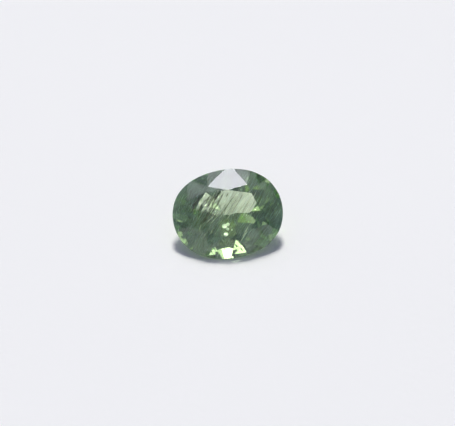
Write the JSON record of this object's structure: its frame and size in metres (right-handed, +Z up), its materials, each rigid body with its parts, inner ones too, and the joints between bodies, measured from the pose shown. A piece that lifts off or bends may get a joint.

########

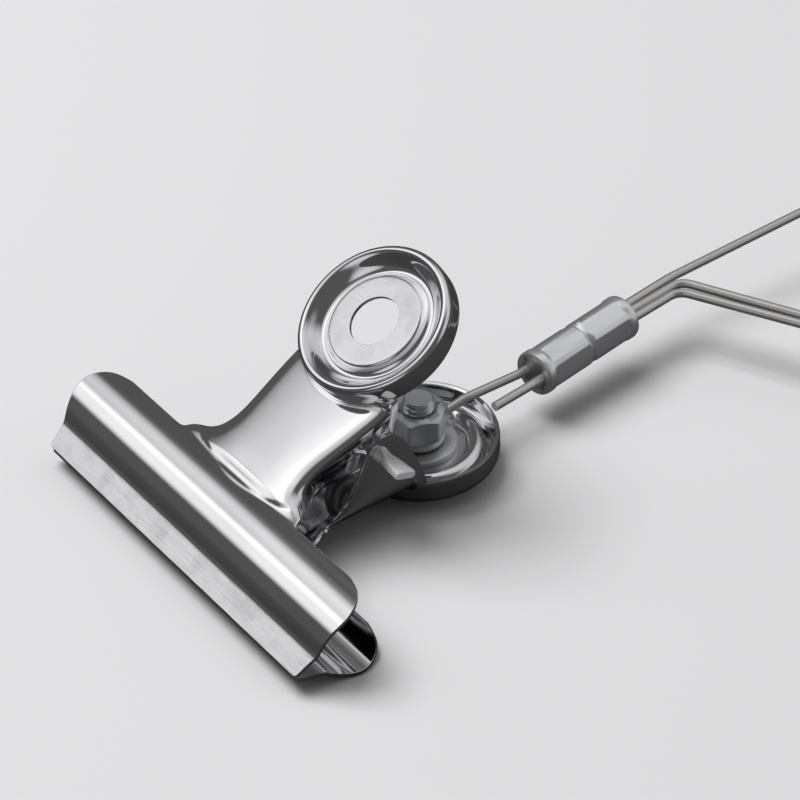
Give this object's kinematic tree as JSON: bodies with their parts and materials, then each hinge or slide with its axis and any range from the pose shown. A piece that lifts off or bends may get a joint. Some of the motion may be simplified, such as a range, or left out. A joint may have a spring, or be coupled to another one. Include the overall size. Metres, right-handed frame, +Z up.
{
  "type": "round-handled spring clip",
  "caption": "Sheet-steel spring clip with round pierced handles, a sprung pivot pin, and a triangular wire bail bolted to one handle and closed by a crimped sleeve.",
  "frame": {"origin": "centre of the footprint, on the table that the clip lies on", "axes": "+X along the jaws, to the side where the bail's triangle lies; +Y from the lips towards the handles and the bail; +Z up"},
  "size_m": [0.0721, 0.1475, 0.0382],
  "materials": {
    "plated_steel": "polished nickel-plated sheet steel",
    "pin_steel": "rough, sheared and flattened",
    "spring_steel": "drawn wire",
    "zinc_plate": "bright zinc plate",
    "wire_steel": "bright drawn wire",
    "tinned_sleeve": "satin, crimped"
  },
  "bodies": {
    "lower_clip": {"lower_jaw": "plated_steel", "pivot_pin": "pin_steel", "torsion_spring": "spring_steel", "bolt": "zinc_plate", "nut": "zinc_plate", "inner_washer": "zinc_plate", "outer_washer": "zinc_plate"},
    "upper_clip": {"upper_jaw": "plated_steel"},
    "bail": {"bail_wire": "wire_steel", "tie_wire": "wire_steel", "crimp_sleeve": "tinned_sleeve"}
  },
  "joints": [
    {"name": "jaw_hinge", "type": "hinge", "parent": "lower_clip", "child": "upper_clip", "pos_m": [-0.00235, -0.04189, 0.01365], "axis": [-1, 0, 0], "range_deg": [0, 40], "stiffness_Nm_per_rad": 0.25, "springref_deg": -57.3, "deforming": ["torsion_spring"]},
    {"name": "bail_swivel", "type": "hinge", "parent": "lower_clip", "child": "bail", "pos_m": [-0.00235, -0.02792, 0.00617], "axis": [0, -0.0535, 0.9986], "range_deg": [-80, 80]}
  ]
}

########

» **Written problem**: Write down only the number of lines that contain the string "joints" in the listing.

» **The answer**: 2